Charles Ives: A Symphony: New England Holidays – III. Fourth of July (Chicago Symphony Chorus; Chicago Symphony Orchestra; Michael Tilson Thomas, cond.)
The year ends with Thanksgiving Day and Forefather’s Day, the latter a Connecticut-local holiday. America’s Thanksgiving Day recognizes the celebration of the Pilgrims at their first harvest festival in Plymouth, Massachusetts, traditionally dated to November 1621. It became a national holiday in 1789 after a proclamation by President George Washington. Starting in 1942, it was normalized to the fourth Thursday in November.
In this movement, the first to be written of the whole work, Ives sought to capture the austerity and simplicity of the Pilgrims’ life and philosophy. He originally wrote the work as a prelude and postlude for organ in 1897 for a Thanksgiving Day service. He adapted it for orchestra in 1904 and, as he did in other movements, incorporated known music, such as the hymn tunes for ‘God!
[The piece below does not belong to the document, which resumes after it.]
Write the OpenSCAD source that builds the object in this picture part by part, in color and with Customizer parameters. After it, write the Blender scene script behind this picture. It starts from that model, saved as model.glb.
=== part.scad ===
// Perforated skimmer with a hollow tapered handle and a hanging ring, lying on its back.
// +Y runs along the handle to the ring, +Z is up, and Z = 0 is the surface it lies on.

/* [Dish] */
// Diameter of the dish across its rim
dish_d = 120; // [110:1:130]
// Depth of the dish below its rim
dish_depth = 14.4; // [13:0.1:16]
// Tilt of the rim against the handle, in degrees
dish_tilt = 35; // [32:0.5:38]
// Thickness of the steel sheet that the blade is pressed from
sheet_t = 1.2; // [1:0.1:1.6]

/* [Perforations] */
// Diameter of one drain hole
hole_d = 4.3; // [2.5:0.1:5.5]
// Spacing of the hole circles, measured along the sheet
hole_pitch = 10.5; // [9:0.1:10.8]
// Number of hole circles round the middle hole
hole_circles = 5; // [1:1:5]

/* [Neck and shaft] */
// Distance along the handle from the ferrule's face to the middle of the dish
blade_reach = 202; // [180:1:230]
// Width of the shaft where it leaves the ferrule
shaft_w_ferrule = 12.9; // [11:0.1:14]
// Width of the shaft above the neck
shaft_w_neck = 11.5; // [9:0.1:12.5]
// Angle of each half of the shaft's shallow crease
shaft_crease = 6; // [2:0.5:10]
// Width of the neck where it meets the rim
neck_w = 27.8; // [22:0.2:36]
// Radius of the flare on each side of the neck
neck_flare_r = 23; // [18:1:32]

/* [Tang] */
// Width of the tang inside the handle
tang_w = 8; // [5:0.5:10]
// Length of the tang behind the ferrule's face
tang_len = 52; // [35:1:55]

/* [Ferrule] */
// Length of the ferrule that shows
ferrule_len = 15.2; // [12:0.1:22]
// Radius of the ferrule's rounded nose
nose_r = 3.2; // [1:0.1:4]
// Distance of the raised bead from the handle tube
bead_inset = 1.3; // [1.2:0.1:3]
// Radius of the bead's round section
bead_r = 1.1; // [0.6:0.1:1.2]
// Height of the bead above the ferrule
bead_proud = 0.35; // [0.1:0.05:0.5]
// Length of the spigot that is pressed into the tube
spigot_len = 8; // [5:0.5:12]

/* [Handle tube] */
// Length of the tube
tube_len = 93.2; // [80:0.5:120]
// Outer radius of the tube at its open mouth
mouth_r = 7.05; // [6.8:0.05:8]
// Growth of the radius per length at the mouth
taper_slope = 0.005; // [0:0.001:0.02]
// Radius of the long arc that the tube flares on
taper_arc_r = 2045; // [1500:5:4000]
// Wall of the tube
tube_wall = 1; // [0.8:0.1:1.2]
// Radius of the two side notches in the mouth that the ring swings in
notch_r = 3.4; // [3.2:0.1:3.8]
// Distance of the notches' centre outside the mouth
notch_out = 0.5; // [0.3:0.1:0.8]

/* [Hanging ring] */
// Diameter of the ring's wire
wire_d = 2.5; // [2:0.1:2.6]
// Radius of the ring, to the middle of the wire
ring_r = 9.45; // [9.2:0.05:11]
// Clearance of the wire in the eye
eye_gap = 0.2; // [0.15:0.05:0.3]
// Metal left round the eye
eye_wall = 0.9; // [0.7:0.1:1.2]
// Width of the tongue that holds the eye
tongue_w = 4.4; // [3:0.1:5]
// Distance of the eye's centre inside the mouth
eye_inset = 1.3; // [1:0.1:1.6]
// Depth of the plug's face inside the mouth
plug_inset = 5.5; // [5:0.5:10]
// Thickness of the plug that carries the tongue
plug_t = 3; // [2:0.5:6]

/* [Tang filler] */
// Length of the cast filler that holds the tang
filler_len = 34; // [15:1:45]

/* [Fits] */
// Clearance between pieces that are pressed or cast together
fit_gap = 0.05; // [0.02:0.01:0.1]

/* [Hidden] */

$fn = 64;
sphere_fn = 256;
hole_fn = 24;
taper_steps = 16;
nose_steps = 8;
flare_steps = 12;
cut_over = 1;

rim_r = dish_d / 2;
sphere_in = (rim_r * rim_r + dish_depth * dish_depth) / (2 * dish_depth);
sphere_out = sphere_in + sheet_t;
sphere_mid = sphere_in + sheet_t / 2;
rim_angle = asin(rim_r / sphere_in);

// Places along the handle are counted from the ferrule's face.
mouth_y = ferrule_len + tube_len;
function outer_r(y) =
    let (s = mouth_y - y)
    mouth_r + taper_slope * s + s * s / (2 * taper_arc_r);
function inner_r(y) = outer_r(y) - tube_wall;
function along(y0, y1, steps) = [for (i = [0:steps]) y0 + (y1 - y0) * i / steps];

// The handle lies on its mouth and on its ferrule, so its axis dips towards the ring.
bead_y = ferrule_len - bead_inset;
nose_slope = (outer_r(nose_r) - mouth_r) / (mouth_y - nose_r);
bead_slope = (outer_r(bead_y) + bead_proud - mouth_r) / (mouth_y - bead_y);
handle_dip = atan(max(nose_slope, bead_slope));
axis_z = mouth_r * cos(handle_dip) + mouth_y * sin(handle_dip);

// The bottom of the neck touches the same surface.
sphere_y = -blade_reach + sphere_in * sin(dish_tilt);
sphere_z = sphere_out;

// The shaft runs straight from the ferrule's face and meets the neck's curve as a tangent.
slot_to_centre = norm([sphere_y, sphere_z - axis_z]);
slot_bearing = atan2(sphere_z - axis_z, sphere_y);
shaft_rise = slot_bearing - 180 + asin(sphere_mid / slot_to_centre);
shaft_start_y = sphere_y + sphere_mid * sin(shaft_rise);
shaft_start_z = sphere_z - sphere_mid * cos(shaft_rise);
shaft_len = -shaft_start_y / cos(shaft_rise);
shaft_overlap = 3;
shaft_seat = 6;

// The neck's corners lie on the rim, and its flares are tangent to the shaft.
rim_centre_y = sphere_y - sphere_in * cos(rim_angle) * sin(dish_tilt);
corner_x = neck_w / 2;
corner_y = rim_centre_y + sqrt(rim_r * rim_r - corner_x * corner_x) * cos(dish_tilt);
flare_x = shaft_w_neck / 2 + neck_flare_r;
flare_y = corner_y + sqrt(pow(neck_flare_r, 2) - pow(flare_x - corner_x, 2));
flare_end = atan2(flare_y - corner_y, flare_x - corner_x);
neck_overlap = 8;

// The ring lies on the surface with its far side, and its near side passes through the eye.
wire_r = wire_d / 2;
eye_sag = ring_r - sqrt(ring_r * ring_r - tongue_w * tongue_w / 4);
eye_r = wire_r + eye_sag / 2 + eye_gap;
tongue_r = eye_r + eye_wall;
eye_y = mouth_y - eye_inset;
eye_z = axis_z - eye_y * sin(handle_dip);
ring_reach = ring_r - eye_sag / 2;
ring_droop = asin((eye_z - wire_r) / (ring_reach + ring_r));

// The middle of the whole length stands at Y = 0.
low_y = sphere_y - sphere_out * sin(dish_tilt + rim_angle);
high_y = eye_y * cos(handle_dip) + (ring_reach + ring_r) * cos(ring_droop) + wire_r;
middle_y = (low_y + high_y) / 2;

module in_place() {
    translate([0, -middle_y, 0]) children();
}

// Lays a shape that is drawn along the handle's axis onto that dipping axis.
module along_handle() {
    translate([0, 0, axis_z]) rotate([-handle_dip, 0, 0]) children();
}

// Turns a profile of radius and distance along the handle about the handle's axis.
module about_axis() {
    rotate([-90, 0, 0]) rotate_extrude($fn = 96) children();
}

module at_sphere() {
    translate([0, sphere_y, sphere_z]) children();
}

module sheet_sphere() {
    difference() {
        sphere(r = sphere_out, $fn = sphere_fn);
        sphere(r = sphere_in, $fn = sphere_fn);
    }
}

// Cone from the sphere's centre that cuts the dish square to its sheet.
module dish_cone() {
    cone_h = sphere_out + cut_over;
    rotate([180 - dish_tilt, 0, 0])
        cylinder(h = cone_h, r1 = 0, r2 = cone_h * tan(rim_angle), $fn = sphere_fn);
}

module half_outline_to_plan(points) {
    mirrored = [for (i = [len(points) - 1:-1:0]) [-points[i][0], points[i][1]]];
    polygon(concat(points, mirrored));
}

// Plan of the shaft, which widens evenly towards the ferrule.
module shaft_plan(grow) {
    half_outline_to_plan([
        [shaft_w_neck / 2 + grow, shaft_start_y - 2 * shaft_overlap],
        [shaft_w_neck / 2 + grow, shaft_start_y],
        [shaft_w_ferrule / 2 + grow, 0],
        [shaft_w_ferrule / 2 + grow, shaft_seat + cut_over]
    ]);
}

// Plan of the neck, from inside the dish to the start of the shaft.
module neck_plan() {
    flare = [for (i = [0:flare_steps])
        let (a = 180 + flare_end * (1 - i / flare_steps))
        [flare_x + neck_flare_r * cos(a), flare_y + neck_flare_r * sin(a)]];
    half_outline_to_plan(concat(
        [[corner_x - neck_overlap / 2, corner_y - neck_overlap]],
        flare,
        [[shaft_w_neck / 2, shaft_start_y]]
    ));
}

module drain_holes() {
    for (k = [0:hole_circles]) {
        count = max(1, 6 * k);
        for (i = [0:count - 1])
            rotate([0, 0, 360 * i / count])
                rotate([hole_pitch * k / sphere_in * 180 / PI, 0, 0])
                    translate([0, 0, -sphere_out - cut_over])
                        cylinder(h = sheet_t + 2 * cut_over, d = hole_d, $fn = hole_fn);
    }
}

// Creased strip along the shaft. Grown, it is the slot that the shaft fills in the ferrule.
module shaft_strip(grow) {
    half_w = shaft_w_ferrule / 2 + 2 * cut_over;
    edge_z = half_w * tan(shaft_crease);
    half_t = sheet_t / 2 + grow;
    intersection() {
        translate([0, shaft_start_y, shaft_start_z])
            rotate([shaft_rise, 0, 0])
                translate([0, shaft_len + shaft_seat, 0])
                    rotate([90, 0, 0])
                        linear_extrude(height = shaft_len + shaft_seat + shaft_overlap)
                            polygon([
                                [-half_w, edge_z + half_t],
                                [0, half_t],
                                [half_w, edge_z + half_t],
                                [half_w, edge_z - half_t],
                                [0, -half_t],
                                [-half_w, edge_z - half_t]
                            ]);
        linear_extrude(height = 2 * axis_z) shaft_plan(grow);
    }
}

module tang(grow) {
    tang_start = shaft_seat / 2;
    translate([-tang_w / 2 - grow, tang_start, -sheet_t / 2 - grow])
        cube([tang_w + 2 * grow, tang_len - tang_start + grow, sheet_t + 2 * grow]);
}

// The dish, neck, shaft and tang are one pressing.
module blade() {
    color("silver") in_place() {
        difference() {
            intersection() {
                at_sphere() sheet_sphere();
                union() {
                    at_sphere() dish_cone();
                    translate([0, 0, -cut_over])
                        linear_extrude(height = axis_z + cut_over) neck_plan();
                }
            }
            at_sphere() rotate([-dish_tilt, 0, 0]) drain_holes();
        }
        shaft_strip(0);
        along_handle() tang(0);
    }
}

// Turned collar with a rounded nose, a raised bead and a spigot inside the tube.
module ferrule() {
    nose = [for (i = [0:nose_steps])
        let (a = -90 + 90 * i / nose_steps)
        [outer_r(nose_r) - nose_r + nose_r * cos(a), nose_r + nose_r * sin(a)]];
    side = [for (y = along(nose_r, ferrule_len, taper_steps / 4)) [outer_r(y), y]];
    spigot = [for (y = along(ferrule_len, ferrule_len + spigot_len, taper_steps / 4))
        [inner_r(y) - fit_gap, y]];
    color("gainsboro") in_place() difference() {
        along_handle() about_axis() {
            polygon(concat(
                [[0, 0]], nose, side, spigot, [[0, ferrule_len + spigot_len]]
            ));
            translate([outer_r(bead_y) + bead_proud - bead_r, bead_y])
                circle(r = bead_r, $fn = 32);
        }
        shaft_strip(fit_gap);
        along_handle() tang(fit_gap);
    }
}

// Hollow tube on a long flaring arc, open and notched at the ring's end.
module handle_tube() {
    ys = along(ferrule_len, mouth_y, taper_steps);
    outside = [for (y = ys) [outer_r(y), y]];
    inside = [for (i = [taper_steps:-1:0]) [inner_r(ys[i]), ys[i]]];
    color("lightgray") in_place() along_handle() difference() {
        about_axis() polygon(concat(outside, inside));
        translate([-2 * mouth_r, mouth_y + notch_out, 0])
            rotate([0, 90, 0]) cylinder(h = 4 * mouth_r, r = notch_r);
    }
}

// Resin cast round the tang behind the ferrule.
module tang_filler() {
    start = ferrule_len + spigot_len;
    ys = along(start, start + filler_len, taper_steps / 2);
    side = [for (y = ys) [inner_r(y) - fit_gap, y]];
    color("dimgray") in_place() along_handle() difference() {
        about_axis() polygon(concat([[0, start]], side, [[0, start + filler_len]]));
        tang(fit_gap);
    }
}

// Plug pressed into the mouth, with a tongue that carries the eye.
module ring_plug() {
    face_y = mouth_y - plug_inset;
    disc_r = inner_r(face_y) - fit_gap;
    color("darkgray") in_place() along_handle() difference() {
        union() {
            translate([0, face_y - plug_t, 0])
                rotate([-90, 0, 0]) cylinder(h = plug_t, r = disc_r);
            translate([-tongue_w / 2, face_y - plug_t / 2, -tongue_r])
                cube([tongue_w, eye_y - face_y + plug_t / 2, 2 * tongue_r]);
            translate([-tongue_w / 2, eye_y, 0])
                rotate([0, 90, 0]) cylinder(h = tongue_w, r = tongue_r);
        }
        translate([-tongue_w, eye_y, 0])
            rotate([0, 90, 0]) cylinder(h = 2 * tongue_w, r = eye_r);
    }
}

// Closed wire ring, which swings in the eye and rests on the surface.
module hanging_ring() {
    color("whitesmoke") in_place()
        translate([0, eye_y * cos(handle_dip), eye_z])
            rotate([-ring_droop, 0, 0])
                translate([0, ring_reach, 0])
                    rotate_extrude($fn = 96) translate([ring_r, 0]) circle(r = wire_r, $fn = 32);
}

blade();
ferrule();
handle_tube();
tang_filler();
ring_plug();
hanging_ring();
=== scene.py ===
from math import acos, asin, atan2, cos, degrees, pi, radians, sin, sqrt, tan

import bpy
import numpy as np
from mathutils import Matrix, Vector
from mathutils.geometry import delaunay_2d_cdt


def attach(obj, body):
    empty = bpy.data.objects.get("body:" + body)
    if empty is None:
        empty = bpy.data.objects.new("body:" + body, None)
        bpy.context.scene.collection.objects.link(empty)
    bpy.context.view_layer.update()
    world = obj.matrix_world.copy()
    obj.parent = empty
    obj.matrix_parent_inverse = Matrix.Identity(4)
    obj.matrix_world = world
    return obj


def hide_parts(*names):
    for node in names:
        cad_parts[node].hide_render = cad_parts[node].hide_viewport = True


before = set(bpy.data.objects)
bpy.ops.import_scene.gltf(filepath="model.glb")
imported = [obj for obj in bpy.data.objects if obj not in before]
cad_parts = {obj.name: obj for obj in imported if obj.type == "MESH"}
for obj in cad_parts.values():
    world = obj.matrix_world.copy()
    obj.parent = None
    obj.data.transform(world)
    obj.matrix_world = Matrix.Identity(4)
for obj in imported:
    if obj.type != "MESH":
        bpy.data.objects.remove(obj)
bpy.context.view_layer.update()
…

Beneath Thy Guiding Hand’ and ‘The Shining Shore’. Simple is what he intended but, in the end, the otherwise conservative work has ‘a scythe or reaping harvest theme which is a kind of off-beat, off-key counterpoint’, as his student Henry Cowell noted. The celebrating chorus at the end brings us back to the church ceremony where we started but in a considerably different frame of mind.
Charles Ives: A Symphony: New England Holidays – IV. Thanksgiving Day (Chicago Symphony Chorus; Chicago Symphony Orchestra; Michael Tilson Thomas, cond.)
Ives wrote four numbered symphonies, the Holidays Symphony, and his unfinished Universe Symphony (1928). Although the Holidays Symphony appears in his work list dated 1919, it wasn’t a coherent four-movement work for decades. The first three movements received individual performances in the 1930s (in San Francisco, Havana, and Paris). It was only performed as a complete work on 9 April 1954, five weeks before Ives’ death on 19 May 1954.